Once this first impression has been reached, there is an observed tendency for us to interpret subsequent behaviours in a way that reinforces our initial impression. This is known as the Halo Effect [First identified by Edward Thorndyke in 1920: The Constant Error in Psychological Ratings]. From an instant instinctive appraisal, we tend to decide someone’s overall reliability and competence in a way that cannot be rationally justified – but which is seldom put to a rational test. In a recruitment context, will this always work to the disadvantage of a woman, or of someone with a less privileged background (especially a woman)? Not every time, I am sure, but far too often.

Identifying this phenomenon is one thing. How to combat it is another, because the nature of groupthink is of course that we don’t know when we are doing it. The answer must lie in establishing structures whereby it is less likely to happen and addressing these gaps systemically. Experiment with new recruiting and hiring tactics. Confer with people of different viewpoints from recruitment to onboarding processes. Measure and monitor candidate data. Try to train ourselves in “cognitive de-biasing”: deliberately seeking to identify our biases and confront them proactively and rationally. These are all initiatives we have employed at Acadian and which have brough more awareness to our practices and more strategic focus to our talent pipeline.

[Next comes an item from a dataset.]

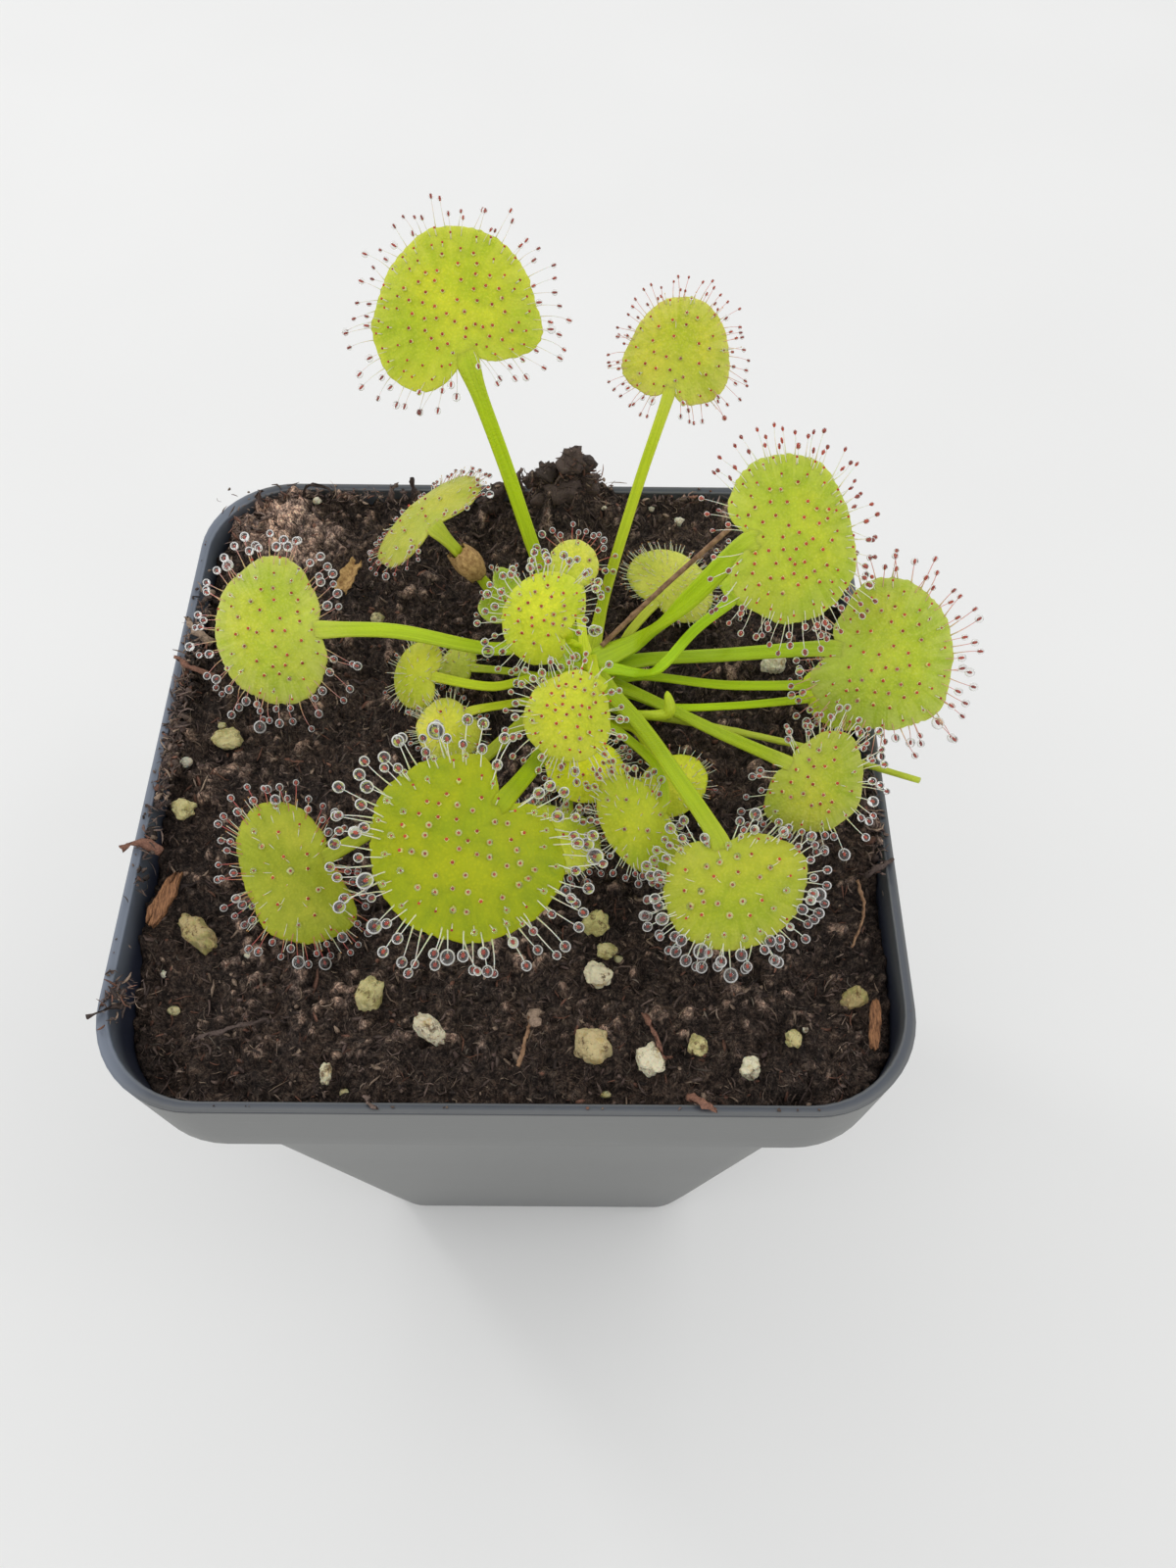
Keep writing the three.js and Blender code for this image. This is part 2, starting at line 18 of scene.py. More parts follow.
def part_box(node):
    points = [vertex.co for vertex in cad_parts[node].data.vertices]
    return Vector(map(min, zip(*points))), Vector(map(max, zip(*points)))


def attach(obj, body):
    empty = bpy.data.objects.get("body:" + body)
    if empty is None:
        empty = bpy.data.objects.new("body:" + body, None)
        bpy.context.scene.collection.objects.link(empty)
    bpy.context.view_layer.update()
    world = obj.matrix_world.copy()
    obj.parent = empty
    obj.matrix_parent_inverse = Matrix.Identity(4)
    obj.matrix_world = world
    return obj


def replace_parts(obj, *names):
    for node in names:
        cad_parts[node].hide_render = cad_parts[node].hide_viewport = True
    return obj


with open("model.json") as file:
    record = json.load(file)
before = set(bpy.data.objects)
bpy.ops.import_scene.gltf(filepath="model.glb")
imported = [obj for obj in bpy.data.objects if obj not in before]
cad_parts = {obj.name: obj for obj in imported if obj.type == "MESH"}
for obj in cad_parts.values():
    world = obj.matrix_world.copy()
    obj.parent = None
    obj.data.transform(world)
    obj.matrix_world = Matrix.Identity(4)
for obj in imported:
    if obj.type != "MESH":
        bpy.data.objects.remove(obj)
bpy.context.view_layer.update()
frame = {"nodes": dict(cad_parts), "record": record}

MM = 0.001
BODY = "root"

# ---------------------------------------------------------------- the CAD's driving dimensions

POT_HEIGHT = 110
POT_CORNER = 10.5 / 80  # corner radius as a share of the width
POT_RIM = 80
POT_BAND_FOOT = 96
POT_BAND_FOOT_WIDTH = 79.4
POT_BODY_TOP_WIDTH = 74
POT_BASE_WIDTH = 55
POT_WALL = 1
POT_FLOOR = 1.4
HOLE_RADIUS = 3
HOLE_SIDES = 32  # finer than the CAD's
HOLE_OFFSET = 16

SOIL_LEVEL = 107
SOIL_ROUGHNESS = 0.9
SOIL_EDGE_RISE = 1.2
Clump = namedtuple("Clump", "at reach rise")
CLUMPS = [
    Clump((4.4, 37.5), 5.5, 8.5),
    Clump((-14, 37), 3, 3),
    Clump((38, -8), 5, 3),
    Clump((-37, 6), 13, 2),
    Clump((-28, 37), 12, 2.4),
    Clump((22, 37), 15, 2.6),
    Clump((-34, -34), 10, -2),
]

CROWN = np.array([7.5, 10.8])
CROWN_TOP = 112.6
CROWN_RADIUS = 3.2
CROWN_TOP_SEAT = 1.2
PETIOLE_CLEAR = 0.4
PETIOLE_REACH_OUT = 2.6
PETIOLE_LIFT = 0.7
BLADE_THICKNESS = 0.8
NOTCH_SPREAD = 0.34
LOBE_AT = 2.3
LOBE_SPREAD = 0.55
JOIN_SPREAD = 0.5

# The leaves as in the CAD: middle of the blade, notch, the way it faces, its size across and along,
# how far its margin hangs, how unequal and how large its lobes are, where the petiole leaves the
# crown (degrees, height), the points it passes, and its width.
Leaf = namedtuple("Leaf", "name centre notch facing across along droop skew lobes seat via stalk")
LEAVES = [
    Leaf("leaf_back_tall", (-6.7, 37.2, 138), (-5.3, 32.4, 135), (0.1, -0.8, 0.6), 18, 18, 1.2,
         -0.12, 0.05, (112, 110.2), [(1.6, 24.3, 114), (-1.9, 29.4, 124)], 1.9),
    Leaf("leaf_back_right", (17.6, 41, 130), (16.8, 37.8, 127.4), (-0.1, -0.75, 0.65), 12.6, 12.8, 0.9,
         0.1, 0.05, (78, 110), [(9.6, 20, 112.5), (13.5, 30, 121)], 1.5),
    Leaf("leaf_upper_right", (27.8, 11.3, 132.4), (23.4, 11.4, 131.4), (-0.2, -0.65, 0.75), 17, 13.4, 1.6,
         0.06, 0.16, (20, 112.2), [(18, 11.2, 122)], 2.2),
    Leaf("leaf_right", (38.4, 3.7, 122.4), (33, 5.6, 121.7), (-0.2, -0.55, 0.8), 15.8, 14.6, 1.6,
         0.1, 0.1, (8, 110.3), [(22.9, 10, 114.4)], 1.9),
    Leaf("leaf_lower_right", (30.7, -8.4, 118), (28, -6.2, 118), (-0.2, -0.5, 0.85), 12, 10, 1.1,
         0, 0.12, (-32, 110.1), [(22.6, 0.2, 113)], 1.6),
    Leaf("leaf_front_right", (21.2, -20.3, 118), (20.7, -15.9, 118.6), (-0.05, -0.25, 1), 16.4, 13, 2.2,
         0, 0.12, (-60, 112), [(13.2, 1.4, 113.5), (16.9, -8.3, 118)], 2),
    Leaf("leaf_front", (-3.5, -19.4, 124), (0.4, -14.2, 125), (0.1, -0.45, 0.9), 19.4, 17.6, 2,
         0, 0.06, (-121, 112), [(3.2, -3.7, 116.5)], 2),
    Leaf("leaf_front_left", (-21.9, -16.5, 112.5), (-17.7, -13.9, 112.6), (0.15, -0.4, 0.9), 14.8, 11.8,
         1.4, 0.08, 0.1, (-133, 110), [(-5.9, -4.4, 111.6), (-13.8, -11.4, 113)], 1.7),
    Leaf("leaf_left", (-26.5, 9.4, 119), (-21.3, 9.8, 118.6), (0.15, -0.5, 0.85), 16.4, 12.4, 1.8,
         0, 0.12, (168, 112.1), [(-3.5, 11.8, 112.8), (-13.9, 10.8, 117.2)], 1.8),
    Leaf("leaf_back_left", (-11.6, 27, 118.4), (-9.8, 23.4, 120), (-0.5, 0.13, 0.85), 14.6, 9.6, 1,
         0, 0.1, (133, 108.4), [(-3.4, 21.2, 111), (-6.6, 22.2, 116)], 1.7),
    Leaf("leaf_centre_upper", (2.8, 10, 121), (6, 8.3, 119.4), (-0.15, -0.5, 0.8), 10.4, 10, 1,
         0.05, 0.1, (150, 113), [(5.6, 10.2, 116.2)], 1.5),
    Leaf("leaf_centre", (5.8, -3.9, 123), (8.4, -0.9, 123), (0, -0.5, 0.85), 9, 9.8, 1.2,
         0, 0.06, (-70, 113), [(8.4, 4.2, 118.2)], 1.5),
    Leaf("leaf_centre_back", (5.9, 21.4, 116.2), (6.6, 19.4, 114.6), (0, -0.6, 0.8), 5.8, 5.8, 0.5,
         0, 0.05, (97, 112.3), [(6.9, 17, 113.6)], 1.2),
    Leaf("leaf_left_small", (-11.8, 9.2, 111.4), (-9.8, 8.7, 111.6), (-0.3, -0.4, 0.9), 7.8, 5.6, 0.7,
         0, 0.12, (-166, 110.2), [(-3, 7.4, 111.6)], 1.3),
    Leaf("leaf_left_low", (-7.9, 3, 109.4), (-5.8, 5.2, 109.6), (0.1, -0.4, 0.9), 7.2, 7, 0.8,
         0, 0.1, (-150, 108.3), [(-1, 6.6, 109.4)], 1.2),
    Leaf("leaf_back_low", (17.8, 23.6, 110.8), (15.6, 20.6, 110.3), (0, -0.35, 0.95), 11, 8.4, 0.8,
         0, 0.08, (48, 108.5), [(12.6, 16.6, 109.9)], 1.3),
    Leaf("leaf_front_centre", (12.9, -11.4, 114.4), (15.4, -9.8, 114.4), (0, -0.4, 0.9), 11.4, 7, 0.9,
         -0.1, 0.1, (-85, 110.2), [(11.6, 1, 111.6), (15.2, -4.6, 113.6)], 1.3),
    Leaf("leaf_old_front", (17, -4, 109.4), (15.2, -1.4, 109.8), (0, -0.3, 0.95), 8.4, 6.4, 0.6,
         0, 0.08, (-74, 108.3), [(13, 3, 109.8)], 1.2),
    Leaf("leaf_under_centre", (7.5, -4.4, 113.6), (8.2, -1.4, 114), (0.1, -0.4, 0.9), 8.6, 7.4, 0.8,
         0, 0.08, (-91, 112.1), [(8.2, 3.6, 112.8)], 1.3),
    Leaf("leaf_under_front", (4.8, -11.6, 111.6), (5.6, -8.2, 111.2), (0.1, -0.4, 0.9), 9, 8, 0.8,
         0, 0.08, (-104, 108.4), [(5.4, -1, 109.2)], 1.2),
    Leaf("leaf_behind_upper", (26, 17.2, 119.6), (23.4, 14.4, 118.4), (-0.1, -0.45, 0.9), 8, 7, 0.8,
         0, 0.08, (-20, 112.1), [(15.4, 7.4, 115.2), (19.4, 11, 117.6)], 1.4),
    Leaf("leaf_left_hidden", (-7.6, 12.4, 108.9), (-5.8, 11.8, 109), (0, -0.3, 0.95), 5, 4.4, 0.4,
         0, 0.08, (178, 108.4), [(-1, 11.2, 109.2)], 1.1),
    Leaf("leaf_under_right_a", (36.2, 4.8, 115.6), (33, 5.2, 115.4), (-0.1, -0.35, 0.9), 9, 7.8, 0.8,
         0, 0.08, (2, 108.4), [(23.1, 7.6, 112)], 1.3),
    Leaf("leaf_under_right_b", (35, 7.4, 110.8), (32.4, 6.6, 110.8), (-0.1, -0.3, 0.9), 6.6, 5.6, 0.6,
         0, 0.08, (-24, 108.3), [(16.4, 6.4, 109.4), (24, 6, 110.2)], 1.1),
    Leaf("leaf_young_pair", (-2.3, 17.9, 114.5), (-0.6, 16.5, 114), (-0.3, -0.2, 0.95), 6.4, 4.4, 0.3,
         0, 0.3, (150, 110.6), [], 1.2),
]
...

This is emphatically not a matter of positive discrimination, if that means going out of our way to pick a substandard candidate over a better one who happens to be a middle-class man. In a competitive industry, why would I want a substandard team? I want the best. This is a matter of realising that the best may not be the most obvious. In seeking to level the playing field for people from a wider spectrum of socio-economic and educational backgrounds, and the women that group encompasses, we can ultimately only end up with a stronger team and enhanced performance.